Asanavičiūtė, who was behind the early change in Parliament, called on the South African Litvak community to do its bit. “I kindly invite all South African Litvaks to contribute to the cause by becoming global ambassadors for Lithuania, to spread the word about the referendum on the retention of citizenship, and encourage family members, friends, and acquaintances who are eligible to vote to come to the ballot box.”

Litvak, Bernard Seeff, said, “We must all vote on this issue to ensure that all Lithuanians can get dual citizenship. It’s important that we vote in these elections in the same way that it’s incumbent on everyone who is a South African citizen to vote in the South African elections.”

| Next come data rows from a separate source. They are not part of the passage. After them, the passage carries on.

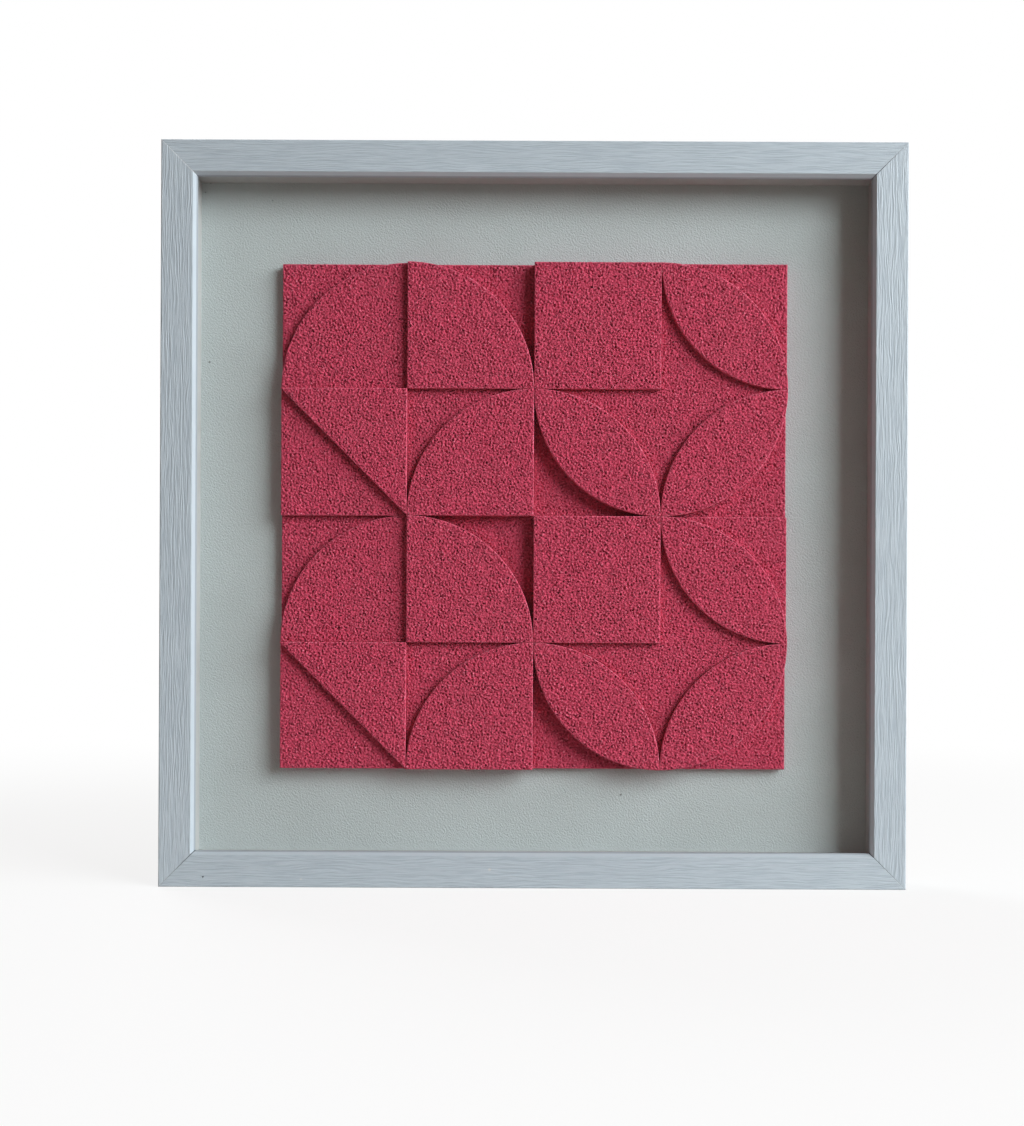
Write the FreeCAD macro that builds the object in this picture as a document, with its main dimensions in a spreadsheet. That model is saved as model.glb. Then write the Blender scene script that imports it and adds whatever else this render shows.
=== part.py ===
import FreeCAD, Part
import math
import os
import Sketcher

# A square box frame with glass, and a relief of thick cut pieces glued to a board inside it.
# The frame stands on its bottom edge: +Z is up, the glass faces -Y and +X is to the right of
# someone who looks at it. The origin is under the middle of the frame, on its lowest edge.
# In each piece, y counts from the frame's front face towards the wall, and x and z count
# from the middle of the square, or of the tile in the relief.

SIZES = {
    # moulding
    "outerSide": 500.0,
    "frameDepth": 42.0,
    "mouldingWidth": 24.0,
    "bevelWidth": 2.4,
    "bevelDepth": 3.4,
    "lipThickness": 5.0,
    "rabbetWidth": 6.0,
    "frontRound": 0.8,
    # what the rabbet holds, from the glass to the panel
    "sheetClearance": 1.0,
    "glassThickness": 2.0,
    "spacerThickness": 3.0,
    "spacerHeight": 25.0,
    "spacerSlack": 0.3,
    "boardThickness": 2.0,
    "panelThickness": 3.0,
    # relief
    "tilePitch": 85.9,
    "tileSeam": 0.3,
    "lowHeight": 8.0,
    "midHeight": 13.5,
    "highHeight": 19.0,
    # V-nails across the mitres
    "nailSteel": 0.6,
    "nailLeg": 5.0,
    "nailLength": 10.0,
    "nailFirst": 3.0,
    "nailSpacing": 7.0,
    # points that hold the panel
    "pointSteel": 0.6,
    "pointWidth": 9.0,
    "pointDepth": 8.0,
    "pointReach": 10.0,
    "pointNose": 4.0,
    "pointSpacing": 150.0,
    # clearance of pressed-in steel
    "slotClearance": 0.05,
    # saw-tooth hangers and their pins
    "hangerOffset": 150.0,
    "hangerLength": 46.0,
    "hangerHeight": 10.0,
    "hangerSteel": 0.8,
    "hangerEar": 9.0,
    "hangerRamp": 3.0,
    "hangerDrop": 9.0,
    "hangerClip": 2.0,
    "standOff": 3.0,
    "toothPitch": 2.0,
    "toothDepth": 1.4,
    "toothLand": 0.2,
    "pinShank": 0.75,
    "pinLength": 11.0,
    "pinHead": 1.9,
    "pinHeadHeight": 0.7,
    "pinEdge": 4.5,
    # bumpers against the wall
    "bumperRadius": 5.0,
    "bumperOffset": 220.0,
    "bumperRise": 9.0,
}

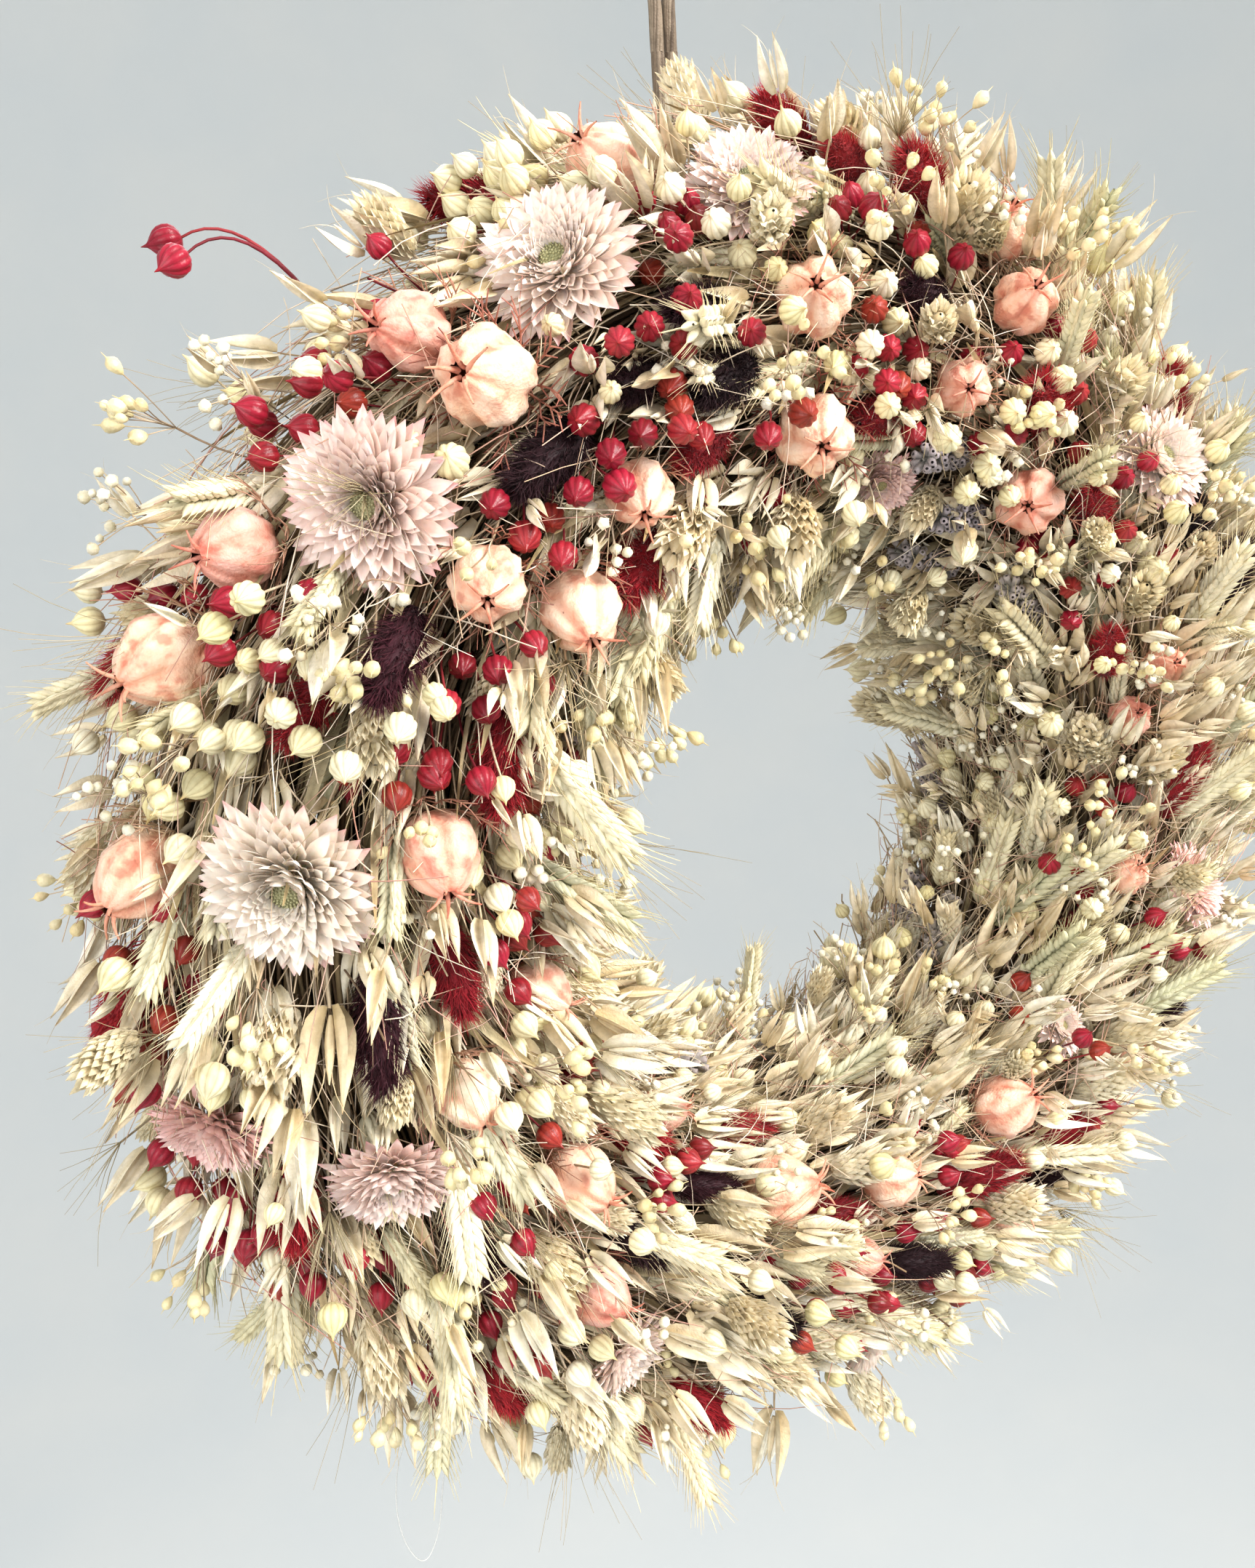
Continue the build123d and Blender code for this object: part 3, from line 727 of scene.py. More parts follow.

Another, David Saks, said, “Lithuania was the heartland of one of the greatest Jewish civilisations in the diaspora, and as a community largely of Litvak origin, South African Jewry have been able to build on that proud legacy. Since the downfall of communism, it has been possible, albeit to a modest extent, for people in our community to re-forge that connection. Allowing them to hold dual citizenship would obviously go a long way towards building on this in future.”

“Being a South African Jew of Lithuanian descent, I know that our roots are important,” said Reeva Forman, another Lithuanian citizen. “To have dual citizenship for whatever reason reminds me personally of my roots and being able to have a say in an election that’s not in the country I live in but one that I consider to be my own is extremely important.”

Litvaks who intend to vote need to register by 20 April on the website of The Central Electoral Commission of the Republic of Lithuania, and may vote in person at the Embassy of the Republic of Lithuania in Pretoria or by post.